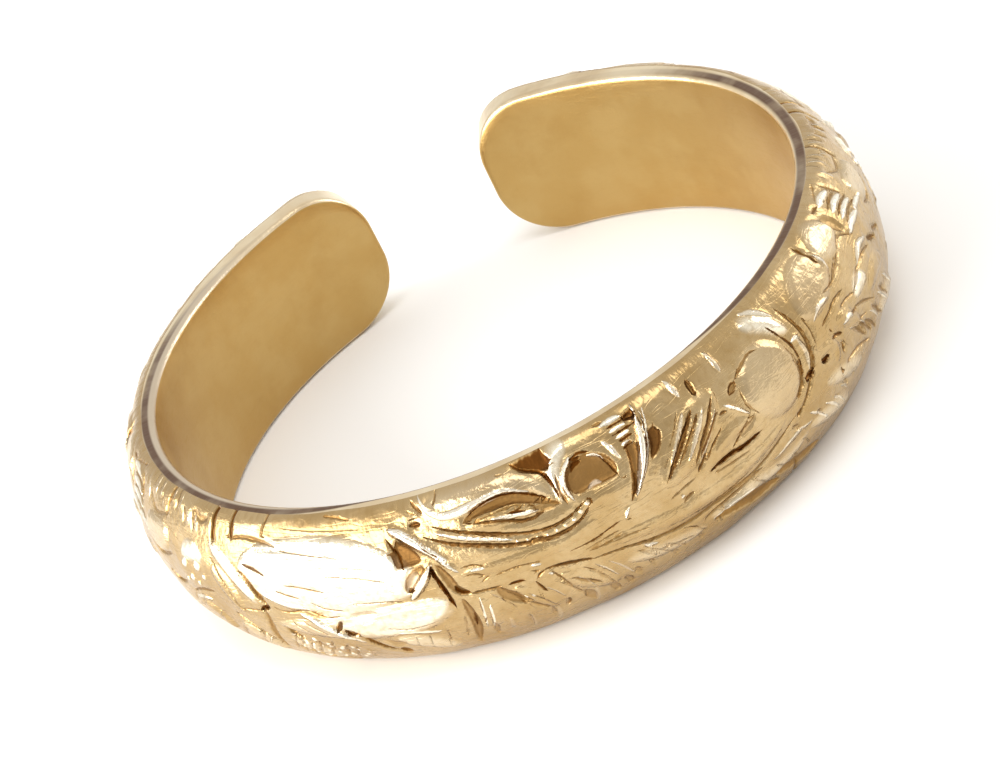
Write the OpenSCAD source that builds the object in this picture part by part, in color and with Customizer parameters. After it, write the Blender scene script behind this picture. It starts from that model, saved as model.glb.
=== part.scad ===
// Open toe ring in one piece: a domed band with rounded free ends and a gap
// between them, so that it can be squeezed to fit a toe.
// It lies on its side. The toe goes in along Z, the gap faces +Y, and the
// front of the leaf pattern faces -Y. The origin is the middle of the toe hole.
// Turns are in degrees anticlockwise from +X, seen from above.

/* [Band] */
// Inside diameter of the ring
inside_d = 15.6; // [13:0.1:22]
// Width of the band, from one side edge to the other
band_w = 4.0; // [3:0.1:6]
// Thickness of the band at the middle of its dome
crown_t = 1.3; // [1.1:0.05:2]
// Thickness of the two side edges at the front
edge_t = 0.46; // [0.4:0.02:0.8]
// Thickness of the two side edges at the free ends
end_edge_t = 0.8; // [0.5:0.02:0.9]
// Fullness of the dome: 2 is a plain arc, and more is squarer
dome_fullness = 2.3; // [1.8:0.1:3.5]
// Softening of the two edges of the toe hole
hole_soften = 0.15; // [0.05:0.01:0.25]

/* [Opening] */
// Gap between the free ends, along the inside wall
gap = 3.2; // [2:0.1:8]
// Turn of the middle of the gap
gap_turn = 89.7; // [80:0.1:100]
// Corner radius of each free end, seen from outside
end_corner_r = 1.6; // [0.8:0.1:2]

/* [Pattern] */
// Height of a raised leaf over the ground of the pattern
leaf_rise = 0.1; // [0:0.01:0.2]
// Depth of a cut line
cut_depth = 0.12; // [0:0.01:0.25]
// Width of a cut line at its middle
cut_w = 0.5; // [0.3:0.02:0.7]
// Height of a raised bead
bead_rise = 0.12; // [0:0.01:0.2]
// Turn that one repeat of the pattern takes
repeat_turn = 108; // [60:1:120]
// Plain margin along each side edge
margin_w = 0.16; // [0:0.02:0.4]

/* [Hidden] */

// Fineness of the blank: facets round the ring and across the dome
ROUND_STEPS = 220;
ACROSS_STEPS = 18;
// Fineness of the exact round cuts
CUT_FN = 96;
// Spare length of a cutting solid past the surface that it cuts
SPARE = 1;

inside_r = inside_d / 2;
crown_r = inside_r + crown_t;
half_w = band_w / 2;
// Turn from the middle of the gap to a free end
half_gap_turn = gap / inside_r * 90 / PI;
// Length on the dome for each degree of turn
turn_len = crown_r * PI / 180;
// The front of the pattern lies between these turns, and copies follow it
FRONT_FROM = 212;

// Strokes are bowed lines on the dome, and each table has a row for a stroke.
// Columns: turn and height of its start, turn and height of its end, bow,
// half width and size. Heights are shares of the band's width, up from the
// lower edge. The bow is a share of the stroke's length, to the left of it.
FROM_TURN = 0;
FROM_UP = 1;
TO_TURN = 2;
TO_UP = 3;
BOW = 4;
WIDE = 5;
SIZE = 6;

// Raised leaves: half width is a share of band_w, and size of leaf_rise
LEAVES = [
    // broad leaf, and the one below it
    [214, 0.84, 246, 0.70, 0.03, 0.19, 1.0],
    [222, 0.44, 249, 0.34, -0.05, 0.12, 0.8],
    [213, 0.30, 235, 0.10, 0.08, 0.11, 0.8],
    // eye leaf: an outer leaf with a narrow one on it
    [249, 0.86, 272, 0.74, -0.08, 0.16, 0.7],
    [254, 0.84, 268, 0.79, 0.02, 0.09, 1.3],
    // ribs beside the round hollow
    [274, 0.58, 285, 0.98, -0.08, 0.07, 1.2],
    // feather and wedge
    [281, 0.60, 295, 0.86, 0.02, 0.13, 0.9],
    [286, 0.55, 297, 0.64, 0.00, 0.07, 1.0],
    // round boss, the crescent round it and the smooth leaf behind
    [295, 0.69, 306, 0.69, 0.00, 0.20, 1.3],
    [308, 0.90, 306, 0.46, 0.16, 0.07, 1.1],
    [310, 0.72, 321, 0.84, 0.06, 0.15, 0.9],
    // long sweep below the middle, and the small leaves that hang from it
    [264, 0.50, 305, 0.44, -0.07, 0.08, 1.0],
    [252, 0.44, 262, 0.16, -0.10, 0.09, 0.9],
    [262, 0.38, 271, 0.12, -0.10, 0.08, 0.9],
    [282, 0.27, 301, 0.20, -0.06, 0.09, 1.0],
    [302, 0.34, 318, 0.18, -0.06, 0.10, 0.9],
];

// Cut lines: half width is a share of cut_w / 2, and size of cut_depth
CUTS = [
    // nicks in the side edge, beside the broad leaf
    [212.5, 0.86, 212.5, 1.08, 0.00, 1.0, 0.6],
    [217.0, 0.88, 217.0, 1.08, 0.00, 1.0, 0.6],
    // lines round the broad leaf
    [211.0, 0.92, 221.5, 0.46, 0.05, 1.2, 1.1],
    [220.0, 0.53, 247.0, 0.50, -0.05, 1.1, 0.9],
    [221.0, 0.50, 221.5, 0.10, 0.08, 1.1, 0.7],
    [231.0, 0.50, 240.0, 0.12, -0.05, 1.2, 0.9],
    // angular hollow between the broad leaf and the eye leaf
    [243.0, 0.92, 248.0, 0.68, 0.10, 1.5, 0.9],
    [248.0, 0.80, 250.5, 0.40, 0.05, 1.3, 1.0],
    [251.0, 0.60, 247.0, 0.04, -0.12, 1.3, 1.0],
    // eye leaf: its lower outline, and both lids of the narrow leaf
    [249.0, 0.82, 273.0, 0.70, -0.15, 1.2, 1.1],
    [252.0, 0.86, 270.0, 0.74, -0.09, 1.0, 0.8],
    [252.0, 0.90, 269.5, 0.76, 0.14, 1.0, 0.8],
    // round hollow and ribs
    [265.5, 1.00, 269.0, 0.74, 0.10, 1.3, 1.0],
    [277.5, 0.70, 281.0, 1.00, -0.08, 1.2, 0.9],
    [281.0, 0.68, 285.5, 0.98, -0.10, 1.2, 0.9],
    // feather and wedge
    [283.5, 0.58, 291.0, 0.92, 0.02, 1.0, 0.8],
    [286.5, 0.54, 294.0, 0.84, 0.02, 1.0, 0.8],
    [285.0, 0.51, 298.0, 0.51, -0.02, 1.2, 1.1],
    // arcs round the boss
    [304.5, 0.92, 302.0, 0.46, 0.26, 1.2, 1.1],
    [309.5, 0.92, 302.5, 0.36, 0.24, 1.2, 1.0],
    [293.0, 0.72, 303.0, 0.92, 0.18, 1.0, 0.6],
    // nick and curl beside the smooth leaf
    [319.5, 0.84, 319.5, 1.08, 0.00, 1.0, 0.6],
    [312.0, 0.62, 312.5, 0.30, 0.20, 1.2, 0.8],
    // sweep lines and the stems of the small leaves
    [251.0, 0.49, 268.0, 0.44, 0.03, 1.0, 0.8],
    [264.0, 0.42, 304.0, 0.37, -0.08, 1.1, 1.0],
    [264.0, 0.55, 286.0, 0.54, 0.02, 1.0, 0.6],
    [255.0, 0.46, 262.0, 0.14, -0.08, 1.1, 0.8],
    [283.0, 0.24, 300.0, 0.13, 0.04, 1.3, 0.9],
    [268.0, 0.20, 284.0, 0.12, 0.04, 1.3, 0.9],
    [302.0, 0.30, 318.0, 0.14, 0.06, 1.2, 0.8],
];

// Round forms. Columns: turn, height, radius as a share of band_w and size.
// Above zero it is a bead of bead_rise, below zero a dish of cut_depth.
RADIUS = 2;
LIFT = 3;
ROUNDS = [
    [273.0, 0.83, 0.14, -1.2],
    [315.0, 0.80, 0.12, 1.0],
    [313.5, 0.56, 0.08, 0.8],
    [318.5, 0.50, 0.08, 0.8],
];

// A point of the dome laid flat: along the turn and up from the lower edge
function flat(turn, up) = [turn * turn_len, up * band_w];

// A stroke made ready. Columns: start, direction, length, bow in mm, half
// width in mm and size.
START = 0;
ALONG = 1;
LENGTH = 2;
SAG = 3;
HALF = 4;
WEIGHT = 5;
function ready(row, width) =
    let (
        start = flat(row[FROM_TURN], row[FROM_UP]),
        end = flat(row[TO_TURN], row[TO_UP]),
        length = norm(end - start)
    ) [start, (end - start) / length, length, row[BOW] * length, row[WIDE] * width, row[SIZE]];

READY_LEAVES = [for (row = LEAVES) ready(row, band_w)];
READY_CUTS = [for (row = CUTS) ready(row, cut_w / 2)];

// How far a point lies inside a stroke: 1 on its line, 0 at its outline
function inside(point, stroke) =
    let (
        along = (point - stroke[START]) * stroke[ALONG] / stroke[LENGTH],
        swell = along <= 0 || along >= 1 ? 0 : 4 * along * (1 - along)
    ) swell == 0 ? 0 : let (
        side = cross(stroke[ALONG], point - stroke[START]) - stroke[SAG] * swell
    ) max(0, 1 - side * side / (stroke[HALF] * stroke[HALF] * swell));

// A leaf is a flat-topped swelling, and a cut is a hollow with eased edges
function leaf_height(point, stroke) =
    let (share = inside(point, stroke)) stroke[WEIGHT] * leaf_rise * share * (2 - share);
function cut_height(point, stroke) =
    -stroke[WEIGHT] * cut_depth * pow(inside(point, stroke), 2);
function round_height(point, row) =
    let (
        share = norm(point - flat(row[FROM_TURN], row[FROM_UP])) / (row[RADIUS] * band_w),
        cap = share >= 1 ? 0 : 1 - share * share
    ) row[LIFT] * cap * (row[LIFT] > 0 ? bead_rise : cut_depth);

// Strokes that can reach a turn of the flat dome, so that few are worked out
function near(strokes, x) = [
    for (stroke = strokes)
        let (
            run = abs(stroke[ALONG][0]) * stroke[LENGTH] / 2,
            middle = stroke[START][0] + stroke[ALONG][0] * stroke[LENGTH] / 2
        )
            if (abs(x - middle) < run + stroke[HALF] + abs(stroke[SAG])) stroke
];

// Height of the pattern over the dome at a flat point, from the near strokes
function pattern(point, leaves, cuts) =
    max([0, for (leaf = leaves) leaf_height(point, leaf)])
    + min([0, for (cut = cuts) cut_height(point, cut)])
    + max([0, for (row = ROUNDS) round_height(point, row)])
    + min([0, for (row = ROUNDS) round_height(point, row)]);

// The pattern fades out over the plain margin at each side edge
function margin_fade(z) = min(1, (half_w - abs(z)) / max(margin_w, 0.01));

// Thickness of the side edges, which grows towards the free ends
function edge_at(turn) =
    let (away = abs(turn - gap_turn - 180) / (180 - half_gap_turn))
    edge_t + (end_edge_t - edge_t) * pow(min(1, away), 3);

// Radius of the plain dome
function dome_r(turn, z) =
    let (edge = edge_at(turn))
    inside_r + edge + (crown_t - edge) * (1 - pow(abs(z) / half_w, dome_fullness));

// Turn within the front of the pattern that a turn of the ring repeats
function repeated(turn) =
    let (steps = floor((turn - FRONT_FROM) / repeat_turn)) turn - steps * repeat_turn;

// Heights of the rows of points across the dome, closer together at its edges
ROW_Z = [for (i = [0 : ACROSS_STEPS])
    let (share = 2 * i / ACROSS_STEPS - 1) half_w * (0.8 * share + 0.2 * sin(90 * share))];

// One section of the blank: the patterned dome from the lower edge up
function section(turn) =
    let (
        front_turn = repeated(turn),
        x = front_turn * turn_len,
        leaves = near(READY_LEAVES, x),
        cuts = near(READY_CUTS, x)
    ) [
        for (z = ROW_Z)
            let (
                height = pattern([x, z + half_w], leaves, cuts),
                r = dome_r(turn, z) + margin_fade(z) * height
            ) [r * cos(turn), r * sin(turn), z]
    ];

// Patterned blank: a full disc with the dome round its rim
module blank() {
    row = ACROSS_STEPS + 1;
    low_middle = ROUND_STEPS * row;
    points = concat(
        [for (i = [0 : ROUND_STEPS - 1]) each section(gap_turn + i * 360 / ROUND_STEPS)],
        [[0, 0, -half_w], [0, 0, half_w]]
    );
    rim = [
        for (i = [0 : ROUND_STEPS - 1], j = [0 : ACROSS_STEPS - 1])
            let (
                a = i * row + j,
                b = a + 1,
                d = (i + 1) % ROUND_STEPS * row + j,
                c = d + 1
            ) each (i + j) % 2 == 0 ? [[a, b, c], [a, c, d]] : [[a, b, d], [b, c, d]]
    ];
    sides = [
        for (i = [0 : ROUND_STEPS - 1])
            let (
                a = i * row,
                d = (i + 1) % ROUND_STEPS * row
            ) each [
                [low_middle, a, d],
                [low_middle + 1, d + ACROSS_STEPS, a + ACROSS_STEPS]
            ]
    ];
    polyhedron(points, concat(rim, sides), convexity = 6);
}

// Cutting solid for the toe hole, with a softened edge at both mouths
module toe_hole() {
    soften = [for (lean = [0, 30, 60])
        [inside_r + hole_soften * (1 - cos(lean)), half_w - hole_soften * (1 - sin(lean))]];
    out = soften[2] + SPARE * [cos(30), sin(30)];
    edge = concat(soften, [out]);
    rotate_extrude($fn = CUT_FN)
        polygon(concat(
            [[0, out[1]], [0, -out[1]]],
            [for (i = [3 : -1 : 0]) [edge[i][0], -edge[i][1]]],
            edge
        ));
}

// Outline of a free end laid flat, with its tip at X = 0 and the band behind
module end_outline() {
    back = 2 * end_corner_r;
    translate([-back, -half_w - SPARE]) square([back - end_corner_r, band_w + 2 * SPARE]);
    translate([-back, -half_w + end_corner_r]) square([back, band_w - 2 * end_corner_r]);
    for (side = [-1, 1])
        translate([-end_corner_r, side * (half_w - end_corner_r)])
            circle(r = end_corner_r, $fn = CUT_FN);
}

// Cutting solid for one free end, cut straight in towards the toe
module end_cut(hand) {
    start = inside_r / 2;
    rotate(gap_turn + hand * half_gap_turn)
        translate([start, 0, 0]) rotate([90, 0, 90])
            linear_extrude(height = crown_r + SPARE - start)
                scale([-hand, 1]) difference() {
                    translate([-end_corner_r, -half_w - SPARE])
                        square([end_corner_r + gap, band_w + 2 * SPARE]);
                    end_outline();
                }
}

module band() {
    color("goldenrod") difference() {
        blank();
        toe_hole();
        end_cut(-1);
        end_cut(1);
    }
}

band();
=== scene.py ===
"""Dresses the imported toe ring: one open, domed band with a cut leaf and scroll pattern.

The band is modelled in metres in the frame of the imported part, with the toe along Z, the
gap between the free ends facing +Y and the front of the pattern facing -Y. Sizes in the
classes are millimetres, and turns are degrees anticlockwise from +X seen from above.
"""

import logging
import math
from dataclasses import dataclass, field
from enum import Enum

import bpy
import numpy as np
from mathutils import Matrix, Vector

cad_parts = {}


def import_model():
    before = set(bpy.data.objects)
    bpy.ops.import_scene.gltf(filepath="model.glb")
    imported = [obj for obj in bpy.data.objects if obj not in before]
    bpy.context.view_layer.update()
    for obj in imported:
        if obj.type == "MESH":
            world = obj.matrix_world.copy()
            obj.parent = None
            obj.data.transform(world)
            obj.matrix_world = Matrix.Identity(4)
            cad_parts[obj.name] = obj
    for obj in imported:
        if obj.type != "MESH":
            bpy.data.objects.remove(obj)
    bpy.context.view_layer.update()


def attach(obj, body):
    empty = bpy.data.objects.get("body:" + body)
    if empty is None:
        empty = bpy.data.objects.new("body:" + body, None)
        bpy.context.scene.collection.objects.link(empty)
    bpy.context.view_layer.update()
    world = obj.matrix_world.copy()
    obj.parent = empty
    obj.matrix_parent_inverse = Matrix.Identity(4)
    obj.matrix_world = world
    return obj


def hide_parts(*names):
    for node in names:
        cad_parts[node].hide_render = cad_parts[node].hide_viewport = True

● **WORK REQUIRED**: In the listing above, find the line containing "obj.data.transform(world)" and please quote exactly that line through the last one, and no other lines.

● **TASK SOLUTION**:
            obj.data.transform(world)
            obj.matrix_world = Matrix.Identity(4)
            cad_parts[obj.name] = obj
    for obj in imported:
        if obj.type != "MESH":
            bpy.data.objects.remove(obj)
    bpy.context.view_layer.update()


def attach(obj, body):
    empty = bpy.data.objects.get("body:" + body)
    if empty is None:
        empty = bpy.data.objects.new("body:" + body, None)
        bpy.context.scene.collection.objects.link(empty)
    bpy.context.view_layer.update()
    world = obj.matrix_world.copy()
    obj.parent = empty
    obj.matrix_parent_inverse = Matrix.Identity(4)
    obj.matrix_world = world
    return obj


def hide_parts(*names):
    for node in names:
        cad_parts[node].hide_render = cad_parts[node].hide_viewport = True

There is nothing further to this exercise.